Ubiegły roku w dziedzinie aut sportowych na amerykańskim rynku marka Chevrolet może zaliczyć do udanych. W segmencie tańszych samochodów o nadwoziu coupe udział tej firmy wyniósł 37 proc. Nabywców znalazło 88 249 sztuk modelu Camaro, który o ponad 18 tys. sztuk, pokonał najgroźniejszego rywala jakim jest Ford Mustang, który osiągnął udział na poziomie 29 proc. Na dalszych pozycjach znalazły się: Dodge Challenger – 39,5 tys. szt. I 16 proc., Honda CR-Z – 11,3 tys. szt. I 5 proc. oraz Hyundai Veloster – 9,3 tys. szt. I 4 proc.

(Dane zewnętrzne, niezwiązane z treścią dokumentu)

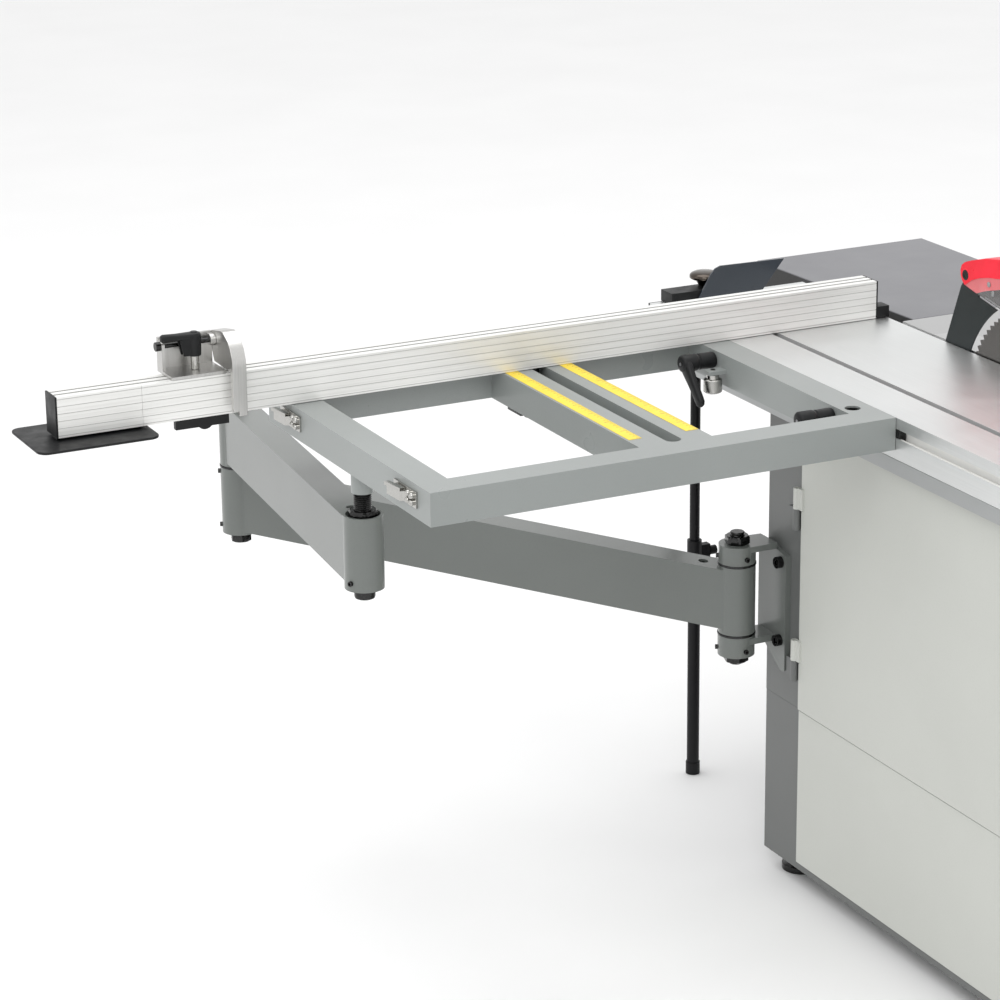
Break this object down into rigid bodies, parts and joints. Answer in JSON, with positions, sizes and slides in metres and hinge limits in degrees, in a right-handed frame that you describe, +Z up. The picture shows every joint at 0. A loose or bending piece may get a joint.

Chevrolet tryumfował również wśród luksusowych samochodów sportowych. Model Corvette znalazł w 2011 r. blisko 13,2 tys. nabywców, co stanowiło 28 proc. spośród wszystkich aut zaliczonych do tego segmentu. Za amerykańską legendą uplasowały się już wyłącznie europejskie konstrukcje: Porsche 911 – 6 tys. szt. I 13 proc., BMW serii 6 – 3,9 tys. szt. I 8 proc., BMW Z4 – 3,5 tys. szt. I 7 proc. oraz Mercedes SLK – 3,2 tys. szt. i 7 proc.
Oczywiście Chevrolet tłumaczy sukces Camaro doskonałością jego konstrukcji. Ten, kto przyjrzy się amerykańskiemu rynkowi szybko jednak stwierdzi, że to auto po prostu oferuje najlepszy stosunek mocy do ceny, a przy tym całkiem dobrze wygląda.